Battery Storage is on the Up
Charging their way to the top…
In January 2016 in the UK, the total capacity of installed battery storage was only 24MW. This, however, according to an in depth report by Eunomia, is set to grow exponentially to a combined capacity of 1.6 GW by approximately 2020.
So what exactly is causing this huge growth in battery storage capacity?
A combination of both large companies and land owners near towns/cities that can see the potential benefits of power storage, making income from an instalment that needs very little upkeep and/or man hours, while also potentially supplying their own needs for a greatly reduced price is driving growth. The idea of battery storage is simple – store the energy when it is abundant and cheap, use it or return it to the grid when it is more scarce and expensive.
Why have we seen an increase in these installations?
Firstly, the increased use of renewable or sustainable energy sources to produce the electricity, which has an obvious production time and non-production time.
Take wind for example: the power is available and plentiful when the wind blows but absent when it doesn’t. Similarly with solar: during daylight hours the power is there but at night it obviously isn’t. Due to this fluctuation in availability a means to constantly supply energy has to be found. A traditional, easy, but ‘non-green’ energy solution would be the continued use of fossil fuelled power plants to make up for the times when it is needed but not available. But, if we are looking for a renewable green solution then batteries are a way of keeping the green energy supply as constant as possible at all times. With the major advancement of batteries in recent years, using them to store renewable energy is becoming commercially viable.
The second reason for the increase in battery installation is that in the near future, we are expected, as a world, to use greater quantities of electricity than we currently do. As heating and transport gradually change to be powered by electricity, not fossil fuels, the consumption per person will rapidly increase and life will become even more reliant on electricity. Ensuring that disruptions are kept to an absolute minimum will be vital. A combination of renewable energy supply with battery storage will be an integral part of the plans for all governments, no doubt.
Dealing with the fluctuation
Battery storage isn’t a stand alone method of countering renewable energy fluctuations and storage – hydro pumped storage is also a commercially employed method used to store the power generated when conditions are optimal.
This method does exactly what it says on the tin: when there is a glut of energy, from any source, it is utilised to pump water from a low point to an elevated point where it is stored in a reservoir. This now has stored gravitational energy as it is higher than the turbine which will produce power. When the power is required in periods of higher demand, the water is released which travels through a turbine producing electricity. This isn’t the most efficient method of storage, as energy is lost in the process, but it works and does enable supply to be kept at more of a constant rate, similar to a battery. The main benefit of hydro pumped storage over battery storage is that the capacity can be far greater depending on the size of the reservoir.

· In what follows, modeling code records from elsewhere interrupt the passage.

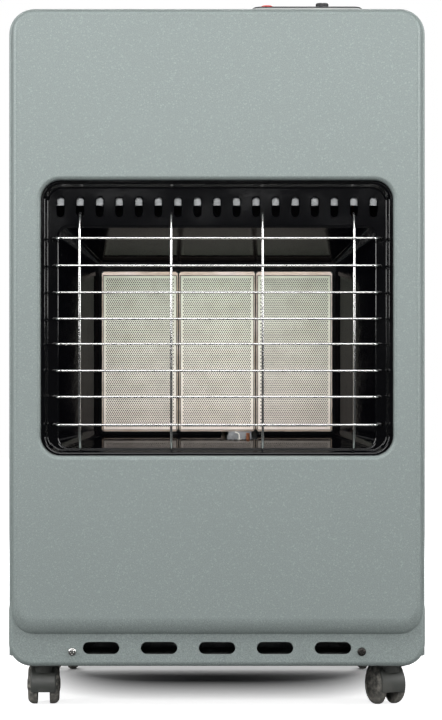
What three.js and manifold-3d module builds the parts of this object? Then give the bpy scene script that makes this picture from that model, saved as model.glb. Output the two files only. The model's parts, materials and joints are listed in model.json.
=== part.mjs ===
// A portable gas cabinet heater, free-standing on four twin-wheel castors.
// Millimetres, +Z up. X is to the right as seen from the front, the front faces -Y and
// the origin is on the floor under the middle of the cabinet.
// Depths are counted from the raised face of the front panel (0) towards the rear, and
// the whole model is moved at the end so that the origin lies under its middle.

import * as THREE from "three";
import { mergeVertices } from "three/addons/utils/BufferGeometryUtils.js";
import Module from "manifold-3d";

const wasm = await Module();
wasm.setup();

// ---------- driving dimensions ----------

const SHEET = 1.0;              // cabinet sheet steel
const FIT = 0.3;                // gap between two pieces that touch
const RUN = 0.4;                // gap round a piece that turns or slides
const OVERCUT = 1;              // how far a cutter reaches past the face it opens
const GRID = 1e-4;              // places are rounded to this, so that faces meant to be flush are
const HAIR = 0.01;              // the same for a tapered cutter, whose width there counts

const PANEL_HALF_WIDTH = 209.5;
const PANEL_TOP = 713.7;
const PANEL_BELOW_BASE = 5.6;   // the front panel hangs this far below the base
const PANEL_CORNER = 23;
const PANEL_EDGE_ROUND = 7;     // rounding from the raised face to the side flange
const PANEL_DEPTH = 23;         // depth of the side flange
const STEP_HEIGHT = 29.9;       // the recessed band ends this far above the panel's lower edge
const STEP_FALL = 17.4;         // height over which the raised face falls back to the band
const BAND_SETBACK = 9;         // the recessed band lies this far behind the raised face
const BAND_EDGE_ROUND = 5;
const SLOT_COUNT = 5;
const SLOT_PITCH = 59.1;
const SLOT_LENGTH = 37.3;
const SLOT_HEIGHT = 12.4;
const SLOT_ABOVE_EDGE = 17.1;   // slot middle above the panel's lower edge

const WINDOW_HALF_WIDTH = 179.75;
const WINDOW_BOTTOM = 259;
const WINDOW_TOP = 540;
const WINDOW_CORNER = 20;
const WINDOW_ROUND = 4;         // rolled edge of the window
const WINDOW_LIP = 12;          // depth that the rolled lip reaches

const CASE_OVERHANG = 3.5;      // the casing stands this far outside the panel at the sides
const CASE_RISE = 2.8;          // and this far above it
const CASE_BEND = 2.5;
const CASE_ABOVE_BASE = 0.7;    // the casing's sides end this far above the base's underside
const CASE_FRONT_FLANGE = 11;
const CASE_REAR_FLANGE = 16;
const CASE_LENGTH = 308.7;      // front flange face to rear flange face

const BASE_SHEET = 1.2;
const BASE_UPSTAND = 25;
const BASE_LIP = 9;
const CYLINDER_RING_RADIUS = 156;
const CYLINDER_RING_HEIGHT = 3;
const CYLINDER_RING_WIDTH = 4;
const CYLINDER_RING_SLOPE = 1;  // each side of the ring leans by this much

const COVER_INSET = 2;          // gap between the tub and the casing's rear flange
const COVER_CORNER = 18;
const COVER_DEPTH = 92.7;
const COVER_TAPER = 7;
const COVER_EDGE_ROUND = 12;
const COVER_FLANGE = 11;
const COVER_LOUVRES = 6;
const COVER_LOUVRE_PITCH = 52;
const COVER_LOUVRE_LENGTH = 36;
const COVER_LOUVRE_HEIGHT = 7;
const COVER_LOUVRE_INSET = 45.2;
const HOOK_INSET = 9;           // hooks in from the casing's sides
const HOOK_FROM_BOTTOM = 135.2;
const HOOK_FROM_TOP = 108.5;
const HOOK_WIDTH = 8;
const HOOK_LENGTH = 15;
const HOOK_THICKNESS = 1.5;

const SURROUND_OVERLAP = 7.5;   // the flange reaches this far behind the window's edge
const SURROUND_REVEAL = 3;      // width of flange that shows inside the window
const SURROUND_STEP = 4.2;      // the flat band lies this far behind the flange
const STEP_SLOPE = 4;           // the step leans in by this much at the sides and top
const STEP_SLOPE_BOTTOM = 2.3;
const BAND_SIDE = 9.85;         // width of the flat band at the sides
const BAND_LOWER_STRIP = 2.2;
const BAND_VENT_STRIP = 40.4;   // height of the flat band that holds the vents
const MOUTH_CORNER = 11;
const RECESS_DEPTH = 45.2;      // from the band to the rear of the recess
const RECESS_SIDE_MARGIN = 3.7; // between the burner trays and the recess walls
const RECESS_BOTTOM_MARGIN = 3.2;
const RECESS_TOP_MARGIN = 9.9;
const ENAMEL_SHEET = 1.0;

const VENT_COUNT = 17;
const VENT_PITCH = 20;
const VENT_BELOW_BAND_TOP = 19.6;
const VENT_HALF_WIDTH = 3.5;
const VENT_HALF_HEIGHT = 9.9;
const VENT_FLARE = 2.1;         // the pressed rim widens by this much at the front
const VENT_DEPTH = 2.4;

const SHIELD_ABOVE_VENTS = 1.6; // the shield's lower edge above the middle of the vents
const SHIELD_TOP_MARGIN = 7.5;
const SHIELD_SIDE_MARGIN = 6;
const SHIELD_CORNER = 12;
const SHIELD_LIP = 5;           // folded lip along the lower edge
const SHIELD_LIP_INSET = 14;

const WIRE_RADIUS = 1.25;
const WELD_SINK = 0.5;          // crossing wires are welded into each other by this much
const GUARD_PROUD = 5;          // the guard stands this far in front of the raised face
const UPRIGHT_COUNT = 4;
const UPRIGHT_PITCH = 93;
const UPRIGHT_BELOW_VENT = 6.9; // the upper ends enter this far below the middle of the vents
const UPRIGHT_TOP_SLOPE = 16.5; // height of the sloping upper ends
const UPRIGHT_BOTTOM_SLOPE = 19.7;
const CROSS_HEIGHTS = [31.7, 60.1, 86.6, 113.8, 139.4, 166.2, 193.5, 221.3]; // above the window's edge
const CROSS_SLOPE = 6;          // sideways reach of the sloping ends
const WIRE_BEND = 6;
const WIRE_TAIL = 3;            // hooked ends reach this far behind the enamelled sheet

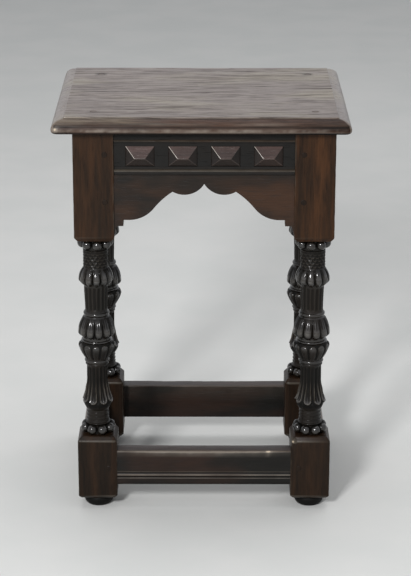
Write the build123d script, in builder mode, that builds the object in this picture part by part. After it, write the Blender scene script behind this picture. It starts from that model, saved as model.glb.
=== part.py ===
"""Joint stool in oak: a moulded top pegged to a mortised and tenoned frame.

The front of the stool faces -Y, X runs to the right and Z up. The origin is on the floor,
under the middle of the top. All sizes are millimetres.
"""

from build123d import *
import os

os.makedirs("parts", exist_ok=True)

# ---------------------------------------------------------------- overall sizes
overall_height = 560.0
top_length = 393.0  # along X
top_depth = 331.0  # along Y
top_thickness = 20.0
end_overhang = 23.0  # the top beyond the legs at each end, on average
front_overhang = 21.5
back_overhang = 31.5
frame_shift = 4.0  # the frame stands this far to the right of the top's middle

# ---------------------------------------------------------------- edge of the top
edge_width = 16.0  # from the edge to the flat of the top
edge_quirk = 1.5  # small step beside the flat
edge_thumb_foot = 10.5  # where the thumb moulding turns upright, below the flat
edge_turn = 15.0  # where the edge turns under, below the flat
edge_under = 3.0  # how far the underside stops short of the edge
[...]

In August 2016 the UK National Grid auctioned a contract to supply 200MW of storage in 8 battery systems, so that supply and demand could be balanced on a minute by minute basis. They were won by companies such as EDF and Eon, two very large suppliers in the UK, showing signs of a shift towards a full green energy supply.
In May 2016 we saw many of the largest oil companies (Shell, Exxon Mobil and Total) lay out plans for renewable and battery twin systems to diversify away from fossil fuels and invest larger amounts of capital ($500m and $1.4bn for the acquisition of solar power company, SunPower by Total) into the green energy market.
Why it has improved so much?
The recent advances in battery capacity are largely due to a single factor: whichever company is first to make the best functioning battery, with the greatest capacity, will be the market leader when it comes to future supply. This will buy valuable time and an invaluable asset to push ahead of other companies in the industry, similar to the electric vehicle race. Notably in March 2016, one of the UK’s best known and arguably, best contemporary inventor and entrepreneur, James Dyson and his company, Dyson, announced that they would be investing a billion pounds into storage development.
The cost implication of supplying remote areas with electricity makes the twin usage of renewable energy and battery storage a real financial asset. The implication of this combination would mean a constant power supply from a ‘local grid’, no infrastructure costs for installations and upkeep, and not having to pay for any energy consumed. Regions such as the Pacific Island of Ta’u in American Samoa, which traditionally relied on shipments of oil, can now supply energy more reliably than ever before in history, thanks to Tesla’s Solar City and modern battery storage.
Given all the investment and uptake of the technology, one last major factor affecting the increase in uptake is the market force of economies of scale. The technology is getting cheaper due to more people adopting and investing in it, making it more competitive and reliable than other sources. It is a combination of these reasons which has led to the current battery boom.